You decide to become a translator. You even get the “Declaration of Major” form from the Chinese department and check the blasphemous box saying “Cancel My Previous Major.” You’ll switch legal documents from Spanish to English to Chinese and back again, making enough to pay off your loans in 5 years instead of 15. You think of your post-graduation apartment, this time not the size of a large port-o-potty but a small bedroom with hot water and free parking. You imagine buying your first car and taking vacations to Thailand, drinking Mango juice on the beach.

You also imagine your characters, like insects trapped in amber, frozen in their journeys on the day you closed the word document and never opened it again. You see yourself at age 30, looking away as you pass every book store, hating the author’s names printed on the dust jackets. Even though you stop writing, your novel plays out like a movie in your dreams. Storm clouds still rumble in your brain, but this time the question is different. They no longer ask, “What if you don’t make it?” but “What if you do?

You throw the “Declaration of Major” form in the recycling bin.

You realize that if a 2055 version of you got in a time machine and appeared in your bedroom to say, “No one but your Mom will buy your books. Critics will say your first novel is better as toilet paper than reading material,” you would still write. While you would love for the world to read your stories, you don’t write for other people. You write because you simply cannot imagine a life in which you are not a writer.

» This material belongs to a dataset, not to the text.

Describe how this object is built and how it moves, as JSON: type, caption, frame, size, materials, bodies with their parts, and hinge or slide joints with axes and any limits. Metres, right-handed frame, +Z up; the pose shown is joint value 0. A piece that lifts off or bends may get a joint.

This realization is liberating. The daunting question of “Will I ever make it?” becomes irrelevant when you realize that fame is a byproduct, not a cause, of happiness.

It’s 1:00am. You sit back down at your computer and vow to never abandon your characters again. You have another cup of coffee and continue writing, delirious with hope.

 

This blog post/story/article is hypothetical. Details do not necessarily reflect my own experiences.